The game is also played by DeepMind, if you read the AlphaGo Zero paper (the most significant development in AI since DL) you will find that DeepMind never uses the term “Deep Learning”. That is because they intend to change the narrative. DeepMind discovered something extremely significant that differs from Deep Learning in its original conception. Unfortunately, DeepMind has not figured an appropriate term for the “self-play” they discovered, so they awkwardly call it “Reinforcement Learning”. Yann LeCun is a little bit more savvy with branding, that’s why he came up with “Predictive Learning” to describe a yet to be discovered solution to unsupervised learning. (Note: A recent note by LeCun mentions that he wants to re-brand Deep Learning as Differential Programming)
We all strive not to be just another brick in the wall in the invention of “the last invention of man”. I just finished watching the AlphaGo film on Netflix. It’s amazing that DeepMind had the foresight to ensure that this event would be captured in film. The stars of this movie are of course Demis Hassibis and David Silver. However, just like how Stan Lee has a cameo role in every Marvel film, some grainy footage of Sergey Brin had to be spliced in.

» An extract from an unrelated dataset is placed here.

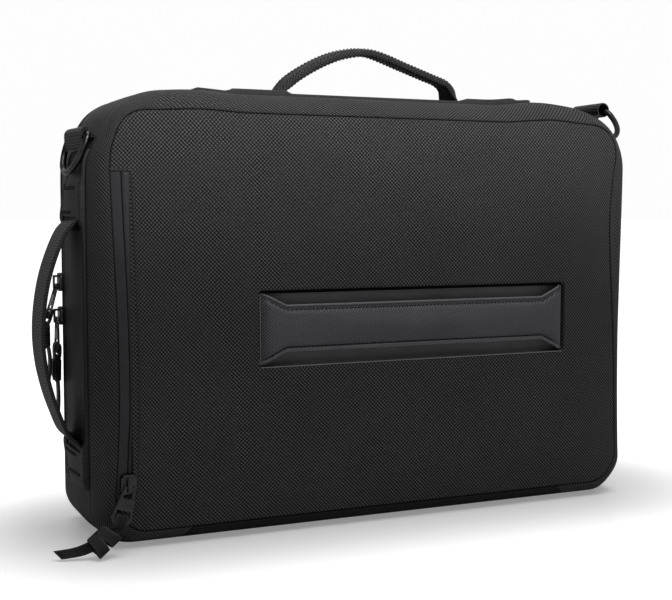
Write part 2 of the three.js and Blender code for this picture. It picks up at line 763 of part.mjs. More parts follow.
function ringTab(name, middle, axis, root, inside) {
  const towards = new THREE.Vector3().subVectors(root, middle);
  const length = towards.length();
  towards.normalize();
  const half = tabCloth + 0.1;
  const outside = inside + tabCloth;
  const turn = Math.asin(half / outside);
  const shape = new THREE.Shape();
  shape.moveTo(length, half);
  shape.lineTo(outside * Math.cos(turn), half);
  shape.absarc(0, 0, outside, turn, 2 * Math.PI - turn);
  shape.lineTo(length, -half);
  const hole = new THREE.Path();
  hole.absarc(0, 0, inside, 0, 2 * Math.PI);
  shape.holes.push(hole);
  const geometry = new THREE.ExtrudeGeometry(
    shape, { depth: tabWidth, bevelEnabled: false, curveSegments: 12 });
  geometry.translate(0, 0, -tabWidth / 2);
  const side = new THREE.Vector3().crossVectors(axis, towards);
  const place = new THREE.Matrix4().makeBasis(towards, side, axis).setPosition(middle);
  add(name, geometry.applyMatrix4(place), 'webbing', false);
}

// A point off a top corner: side is -1 or 1, angle in degrees above the corner's middle
function cornerPoint(side, angle, off, y) {
  const a = (angle * Math.PI) / 180;
  const r = topCorner + off;
  const x = side * (outlineHalf - topCorner + r * Math.cos(a));
  return soften(new THREE.Vector3(x, y, bagHeight - topCorner + r * Math.sin(a)));
}

function turned(angleDegrees) {
  const a = (angleDegrees * Math.PI) / 180;
  return new THREE.Vector3(-Math.sin(a), Math.cos(a), 0);
}

function ringsAndTabs() {
  const hang = (side, tilt, axis) => {
    const a = (tilt * Math.PI) / 180;
    const out = new THREE.Vector3(axis.y, -axis.x, 0).multiplyScalar(side);
    return new THREE.Vector3(0, 0, -Math.cos(a)).addScaledVector(out, Math.sin(a));
  };
  const leftAxis = turned(leftRingTurn);
  const turnRoom = (tabWidth / 2) * Math.sin((leftRingTurn * Math.PI) / 180);
  const off = tabInside + tabCloth + 4 * gap + turnRoom;
  const leftPivot = cornerPoint(-1, leftRingAngle, off, leftRingY);
  const leftRoot = cornerPoint(-1, leftRingAngle + 17, off - 1.2, leftRingY);
  strapRing('left_ring', leftPivot, leftAxis, hang(-1, leftRingTilt, leftAxis));
  ringTab('left_ring_tab', leftPivot, leftAxis, leftRoot, tabInside);
  const rightAxis = turned(0);
  const loop = cornerPoint(1, rightRingAngle, rightRingStand, rightRingY);
  const slack = rightLoopInside - tabInside;
  const rightPivot = loop.clone().add(vector(slack * 0.7, 0, -slack * 0.7));
  const rightRoot = cornerPoint(1, rightRingAngle, 2 * gap, rightRingY);
  strapRing('right_ring', rightPivot, rightAxis, hang(1, rightRingTilt, rightAxis));
  ringTab('right_ring_tab', loop, rightAxis, rightRoot, rightLoopInside);
}

// Slider in its own frame: zip along Z, outwards is -Y, tape face at y 0
function sliderShape() {
  const w = sliderWidth / 2;
  const body = plate(roundedShape(-w, w, -sliderLength / 2, sliderLength / 2, 3),
    -gap - sliderHeight, -gap, 3);
  const crown = -gap - sliderHeight;
  const arch = box(-bridgeWidth / 2, bridgeWidth / 2, crown - bridgeHeight, crown + 0.5, -5, 5);
  const eye = box(-bridgeWidth, bridgeWidth, crown - bridgeHeight + 1.3, crown, -3.5, 3.5);
  return cut(joined(body, arch), eye);
}

const pullerY = -gap - sliderHeight - 1.2; // middle of the puller's plate, inside the bridge
const slotTop = -17;
const slotFoot = -21.5;
const pullerBar = -3;

// Puller: a yoke round the bridge, a plate, and a slot for the leather
function pullerShape() {
  const top = pullerBar + 2;
  const foot = top - pullerLength;
  const shape = new THREE.Shape();
  shape.moveTo(-pullerTop / 2, top);
  shape.lineTo(-pullerFoot / 2, foot + 4);
  shape.lineTo(-pullerFoot / 2 + 2.5, foot);
  shape.lineTo(pullerFoot / 2 - 2.5, foot);
  shape.lineTo(pullerFoot / 2, foot + 4);
  shape.lineTo(pullerTop / 2, top);
  const eye = new THREE.Path();
  eye.setFromPoints([[-2.7, -3], [2.7, -3], [3, -9], [-3, -9]].map(([x, z]) => new THREE.Vector2(x, z)));
  const slot = new THREE.Path();
  slot.setFromPoints([[-4.6, slotTop], [4.6, slotTop], [4.9, slotFoot], [-4.9, slotFoot]]
    .map(([x, z]) => new THREE.Vector2(x, z)));
  shape.holes.push(eye, slot);
  return plate(shape, pullerY - pullerThick / 2, pullerY + pullerThick / 2);
}

// Leather loop through the puller's slot, round the bar below it
function pullLoop() {
  const t = 1.3;
  const reach = pullerThick / 2 + gap + t / 2;
  const foot = pullerBar + 2 - pullerLength;
  const knots = [
    [0, foot - 7], [-reach, foot - 2], [-reach - 0.3, foot + 2], [-reach, slotFoot + 0.2],
    [-reach * 0.5, slotFoot + 1.4], [reach * 0.5, slotFoot + 1.4],
    [reach, slotFoot + 0.2], [reach + 0.3, foot + 2], [reach, foot - 2], [0, foot - 7],
  ];
  const half = knots.slice(0, 5).map(([y, z]) => new THREE.Vector3(0, pullerY + y, z));
  const back = knots.slice(5).map(([y, z]) => new THREE.Vector3(0, pullerY + y, z));
  const line = [...half, ...back];
  const wide = new THREE.Vector3(1, 0, 0);
  const front = line.slice(0, 6);
  const rear = line.slice(4);
  const section = flatSection(t, pullWidth);
  return [sweep(front, () => wide, () => section), sweep(rear, () => wide, () => section)];
}

function knotShape() {
  const w = knotWidth / 2;
  return plate(roundedShape(-w, w, -knotLength / 2, knotLength / 2, 4),
    -knotThick / 2, knotThick / 2, 3);
}

// A leather pull: its loop is in the puller's place, its knot and tail lie where they hang.
// lie gives the way from the loop's foot to the knot's middle and on to the tail's tip.
function pullShape(place, lie) {
  const loops = pullLoop().map((part) => part.applyMatrix4(place));
  const foot = new THREE.Vector3(0, pullerY, pullerBar - 2 - pullerLength).applyMatrix4(place);
  const middle = foot.clone().add(lie.knot);
  const tip = middle.clone().add(lie.tail);
  tip.z = Math.max(tip.z, pullThick / 2 + gap);
  const up = new THREE.Vector3().subVectors(foot, middle).normalize();
  const wide = lie.wide.clone().addScaledVector(up, -lie.wide.dot(up)).normalize();
  const face = new THREE.Vector3().crossVectors(up, wide);
  const turn = new THREE.Matrix4().makeBasis(wide, face, up).setPosition(middle);
  const knot = knotShape().applyMatrix4(turn);
  const bend = middle.clone().lerp(tip, 0.5).add(lie.bend);
  const curve = new THREE.CatmullRomCurve3([middle, bend, tip]);
  const section = flatSection(pullThick, pullWidth);
  const tail = sweep(curve.getPoints(6), () => lie.wide, () => section);
  return joined(...loops, knot, tail);
}

// Where each slider sits, how its puller leans sideways and swings out, in degrees, and how its
// leather lies
const pulls = {
  upper_zip: {
    height: 174, main: true, lean: -4, swing: 17,
    lie: { knot: vector(0, 0, -8), tail: vector(1, -1, -34), bend: vector(2, 0, 0) },
  },
  lower_zip: {
    height: 150, main: true, lean: 5, swing: 0,
    lie: { knot: vector(0, 1, -8), tail: vector(0, 2, -40), bend: vector(1, 0, 0) },
  },
  pocket_zip: {
    height: 44.5, main: false, lean: 18, swing: 6,
    lie: { knot: vector(-12, -4, -2), tail: vector(-28, 6, -18), bend: vector(0, 0, -2) },
  },
};

function zipPulls() {
  const middle = (gussetFront + zipFront) / 2;
  const radians = Math.PI / 180;
  for (const [name, pull] of Object.entries(pulls)) {
    const seat = pull.main ? vector(-outlineHalf + zipRecess, middle, pull.height)
      : soften(vector(zipMiddle, -backDepth + 2 * gap, pull.height));
    const place = new THREE.Matrix4().makeRotationZ(pull.main ? -Math.PI / 2 : 0)
      .setPosition(seat);
    const eye = vector(0, pullerY, pullerBar + 1);
    const turn = new THREE.Matrix4().makeRotationX(-pull.swing * radians)
      .multiply(new THREE.Matrix4().makeRotationY(pull.lean * radians));
    const swing = new THREE.Matrix4().makeTranslation(eye.x, eye.y, eye.z).multiply(turn)
      .multiply(new THREE.Matrix4().makeTranslation(-eye.x, -eye.y, -eye.z));
    const hung = place.clone().multiply(swing);
    const wide = pull.main ? vector(0, 1, 0) : vector(0.6, -0.8, 0);
    add(`${name}_slider`, sliderShape().applyMatrix4(place), 'metal', false);
    add(`${name}_puller`, pullerShape().applyMatrix4(hung), 'metal', false);
    add(`${name}_pull`, pullShape(hung, { ...pull.lie, wide }), 'leather', false);
  }
}

backPanel();
passLining();
passStrap();
pocketZip();
shell();
sidePatch();
sideHandle();
topPatch();
topHandle();
ringsAndTabs();
zipPulls();

export default group;
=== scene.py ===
import math
import bpy
import numpy as np
from mathutils import Matrix, Vector


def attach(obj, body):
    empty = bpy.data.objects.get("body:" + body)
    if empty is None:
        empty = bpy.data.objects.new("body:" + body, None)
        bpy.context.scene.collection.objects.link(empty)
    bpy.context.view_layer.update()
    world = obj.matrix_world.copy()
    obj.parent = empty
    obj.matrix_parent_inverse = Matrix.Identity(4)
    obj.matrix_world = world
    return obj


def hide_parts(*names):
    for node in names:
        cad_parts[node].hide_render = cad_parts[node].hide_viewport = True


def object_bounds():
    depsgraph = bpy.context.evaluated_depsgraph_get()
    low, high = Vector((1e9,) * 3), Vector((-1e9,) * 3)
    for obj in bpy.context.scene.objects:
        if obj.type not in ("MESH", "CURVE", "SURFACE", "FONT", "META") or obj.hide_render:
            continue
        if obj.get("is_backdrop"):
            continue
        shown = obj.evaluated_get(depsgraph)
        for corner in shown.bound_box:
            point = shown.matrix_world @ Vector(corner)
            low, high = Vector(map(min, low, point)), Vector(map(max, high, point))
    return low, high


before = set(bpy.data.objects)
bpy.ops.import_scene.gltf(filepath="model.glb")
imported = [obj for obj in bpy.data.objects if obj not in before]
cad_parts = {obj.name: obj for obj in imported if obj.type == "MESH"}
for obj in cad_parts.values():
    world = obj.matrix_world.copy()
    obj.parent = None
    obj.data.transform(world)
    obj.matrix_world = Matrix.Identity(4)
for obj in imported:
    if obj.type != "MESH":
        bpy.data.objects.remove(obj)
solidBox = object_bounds()
mm = 0.001
print("frame loaded:", len(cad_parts), "nodes")

# Camera at the photograph's angle
shot = {
    "place": (-0.3874, -0.8224, 0.2239), "down": 4.21, "turn": 24.19, "lens": 64.286, "sensor": 36.0,
}
cameraData = bpy.data.cameras.new("photoCamera")
cameraData.lens = shot["lens"]
cameraData.sensor_width = shot["sensor"]
camera = bpy.data.objects.new("photoCamera", cameraData)
camera.location = shot["place"]
camera.rotation_euler = (math.radians(90 - shot["down"]), 0, math.radians(-shot["turn"]))
bpy.context.scene.collection.objects.link(camera)
bpy.context.scene.camera = camera

# Sizes of the bag in millimetres, x along it, y from its back face to its front, z up
bag = {
    "half": 214.0, "height": 305.0, "backY": -52.0, "frontY": 56.0,
    "topCorner": 52.0, "bottomCorner": 24.0, "backRoll": 24.0, "frontRoll": 12.0,
    "sideInset": 11.0, "topInset": 14.5, "bottomInset": 10.8, "seamTop": 27.0, "seamBottom": 25.0,
    "cloth": 2.6, "gap": 0.3, "backCrown": 5.5, "frontCrown": 6.0, "boot": 36.0, "stripHalf": 157.0,
    "gussetBack": -28.0, "gussetFront": 30.0, "zipFront": 44.0,
}
gap = bag["gap"]
seamHalf = bag["half"] - bag["sideInset"]
seamLow = bag["bottomInset"]
seamHigh = bag["height"] - bag["topInset"]
seamMiddle = (seamLow + seamHigh) / 2
seamRise = (seamHigh - seamLow) / 2


def smooth(t):
    t = np.clip(t, 0, 1)
    return t * t * (3 - 2 * t)


# How use has set the filled bag: every cloth piece passes through this
clothSet = {
    "barrel": 2.0, "seamOut": 1.5, "leftWaist": 5.2, "rightWaist": 2.6, "rightSeam": 8.5,
    "dent": 4.0, "dentAngle": 27.0, "dentSpread": 17.0, "tuck": 3.2, "tuckReach": 30.0,
    "swells": [(-140.0, 36.0, 1.8), (138.0, 44.0, 3.2)],
}


def soften(points):
    p = np.asarray(points, float).reshape(-1, 3)
    s = clothSet
    x, y, z = p[:, 0], p[:, 1], p[:, 2]
    up = np.clip(z / bag["height"], 0, 1)
    side = smooth((np.abs(x) / bag["half"] - 0.72) / 0.22)
    rollPart = smooth((-34 - y) / 10)
    seamPart = smooth((-45 - y) / 6)
    turnIn = smooth((6 - y) / 34)
    most = lambda share: np.sin(np.pi * up ** share) ** 2
    left = s["barrel"] * turnIn + (s["leftWaist"] * most(0.7) - s["seamOut"]) * rollPart
    right = s["rightWaist"] * most(0.65) * rollPart + s["rightSeam"] * most(2.1) * seamPart
    inwards = np.where(x < 0, left, right)
    fromX = x + bag["half"] - bag["topCorner"]
    fromZ = z - bag["height"] + bag["topCorner"]
    angle = np.degrees(np.arctan2(fromZ, -fromX))
    far = smooth((np.hypot(fromX, fromZ) - 20) / 25)
    along = 0.6 + 0.4 * smooth((y + 40) / 14) - 0.25 * smooth((y - 24) / 16)
    dent = s["dent"] * far * along * np.exp(-(((angle - s["dentAngle"]) / s["dentSpread"]) ** 2))
    rise = sum(lift * smooth(1 - np.abs(x - at) / reach) for at, reach, lift in s["swells"])
    rise = rise * smooth((z - 268) / 30)
    low = smooth((np.abs(x) - bag["half"] + s["tuckReach"]) / s["tuckReach"])
    tuck = s["tuck"] * low * smooth((s["tuckReach"] - z) / s["tuckReach"]) * rollPart
    a = math.radians(s["dentAngle"])
    moved = p.copy()
    moved[:, 0] += -np.sign(x) * (side * inwards + tuck) + dent * math.cos(a)
    moved[:, 2] += -dent * math.sin(a) + rise + tuck
    return moved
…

Eric Schmidt also had his own cameo role but it didn’t look contrived. ;-)
Has Deep Learning hit a wall? Very far from it. 2018 as predicted will be a banner year. The notion of a wall that will stop Deep Learning progress is at best a boogeyman argument that is not only imaginary but also misleading. You have the choice to agree with Marcus’ arguments and wait for some unknown that is supposedly better, or you can recognize the path to AGI has been clearer than it has ever been and use the methods that have lead to remarkable success in recent years.